Unresolution preserves awe’s integrity, maintaining responsibility and reflection for the listener. The ritual completes not at the end, but as its consequences continue to resonate.
The Secular Sacred
What unites these works is not theology, but function. They create spaces of reverence without requiring belief, enact transformation without invoking metaphysics, and summon awe without promising consolation. They belong to a category that has no formal name: the secular sacred—ritual architecture confronting the overwhelming, without appealing to the supernatural.
Convergence Across Traditions
There is no influence between Beethoven and Geinoh Yamashirogumi. One emerges from Western sacred music; the other from postwar Japanese ritual applied to cinema. Yet the convergence is striking. Both move through a ritual cycle: threshold, human scale, embodiment, awe and terror, collective voice, apotheosis, aftermath, unresolved ending. The cycle is self-evident, arising from human encounters with forces beyond comprehension.

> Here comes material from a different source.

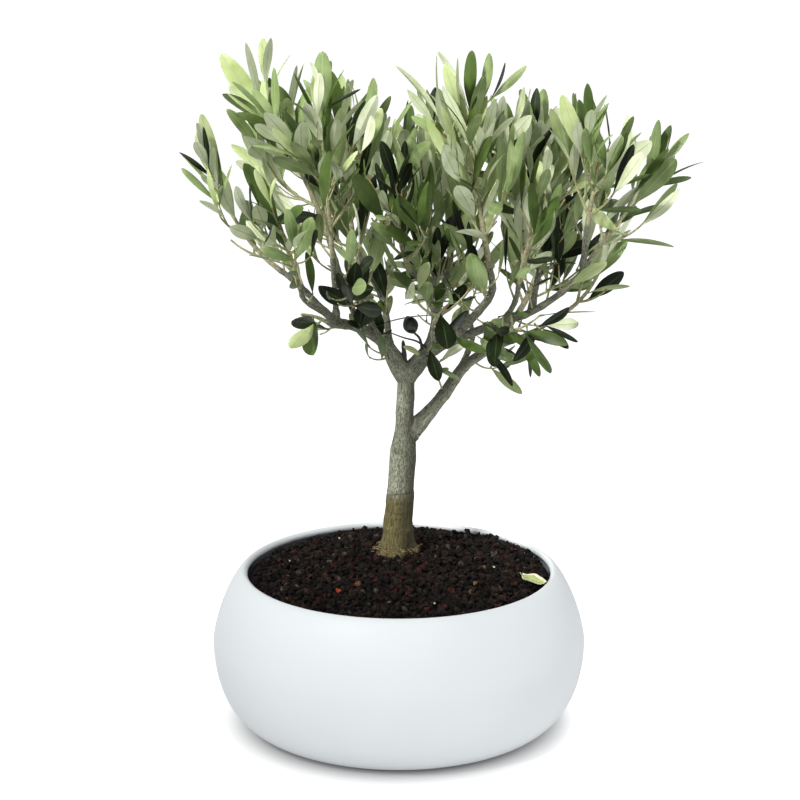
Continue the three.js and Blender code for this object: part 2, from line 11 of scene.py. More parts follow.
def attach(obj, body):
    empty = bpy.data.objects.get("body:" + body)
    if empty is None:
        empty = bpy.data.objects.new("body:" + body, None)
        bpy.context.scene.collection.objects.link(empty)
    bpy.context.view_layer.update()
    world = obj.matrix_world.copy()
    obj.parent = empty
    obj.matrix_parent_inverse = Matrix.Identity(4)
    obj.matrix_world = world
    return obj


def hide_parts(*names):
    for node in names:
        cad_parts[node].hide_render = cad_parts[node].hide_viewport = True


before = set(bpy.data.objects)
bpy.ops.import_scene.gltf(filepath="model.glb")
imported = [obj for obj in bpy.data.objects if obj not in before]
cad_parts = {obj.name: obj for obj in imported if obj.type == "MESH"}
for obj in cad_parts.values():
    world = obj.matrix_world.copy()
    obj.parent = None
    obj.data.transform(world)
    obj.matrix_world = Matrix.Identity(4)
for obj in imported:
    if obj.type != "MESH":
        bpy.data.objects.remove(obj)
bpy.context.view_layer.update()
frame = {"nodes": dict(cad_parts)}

# The view: a white floor under soft studio light, seen from 1.4 m away and 14 degrees above the level.
# To the camera the floor and the sky glow white, so that no horizon shows behind the plant. The floor's
# glow fades out under the bowl, where its soft shade lies.
camera = bpy.data.objects.new("camera", bpy.data.cameras.new("camera"))
camera.data.sensor_width = 36
camera.data.lens = 102.6
camera.location = (0.0007, -1.4, 0.562)
camera.rotation_euler = (math.radians(90 - 14), 0, 0)
bpy.context.scene.collection.objects.link(camera)
bpy.context.scene.camera = camera
bpy.context.scene.view_settings.view_transform = "Standard"


def soft_light(name, place, aim, size, power, spread=180, tint=(1, 1, 1)):
    """A square soft box that faces a height over the bowl. A grid on it narrows its beam."""
    lamp = bpy.data.lights.new(name, "AREA")
    lamp.size = size
    lamp.energy = power
    lamp.color = tint
    lamp.spread = math.radians(spread)
    box = bpy.data.objects.new(name, lamp)
    box.location = place
    box.rotation_euler = (Vector(place) - Vector((0, 0, aim))).to_track_quat("Z", "Y").to_euler()
    bpy.context.scene.collection.objects.link(box)
    return box


soft_light("key_light", (-1.15, -1.45, 2.0), 0.42, 0.45, 0.95, 14, (1, 0.99, 0.95))
soft_light("bowl_light", (0.9, -2.1, 0.36), 0.03, 0.7, 0.45, 20).visible_glossy = False
soft_light("left_light", (-2.3, -0.5, 0.9), 0.32, 0.5, 0.36, 13).visible_glossy = False
soft_light("top_light", (0.6, 0.6, 2.2), 0.3, 0.8, 14)


def feed(tree, node, inputs):
    """Gives each named input of a node a value, or a link from another node's output."""
    for name, value in inputs.items():
        if isinstance(value, bpy.types.NodeSocket):
            tree.links.new(value, node.inputs[name])
        else:
            node.inputs[name].default_value = value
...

The Symphonic Suite is not conventional film music; it is pure ritual, pure intent. Its cinematic application is incidental. That both works map onto the same experiential architecture suggests certain structural patterns recur whenever humans attempt to process, perform, or witness the extraordinary. Medium, culture, and history differ—but the cycle remains.
Closing Reflection
The power of this comparison lies not in style or period, but in shared ethical and emotional logic. Both works ask the listener to traverse human scale, confront the overwhelming, witness irreversible transformation, and reckon with cost—while leaving closure deliberately open.
These works do more than move the listener: they teach us how to inhabit a world in which the absolute has passed through, without claiming mastery, explanation, or reassurance. The ritual is complete not when the music ends, but when its architecture reshapes perception, leaving awe, cost, and responsibility in its wake.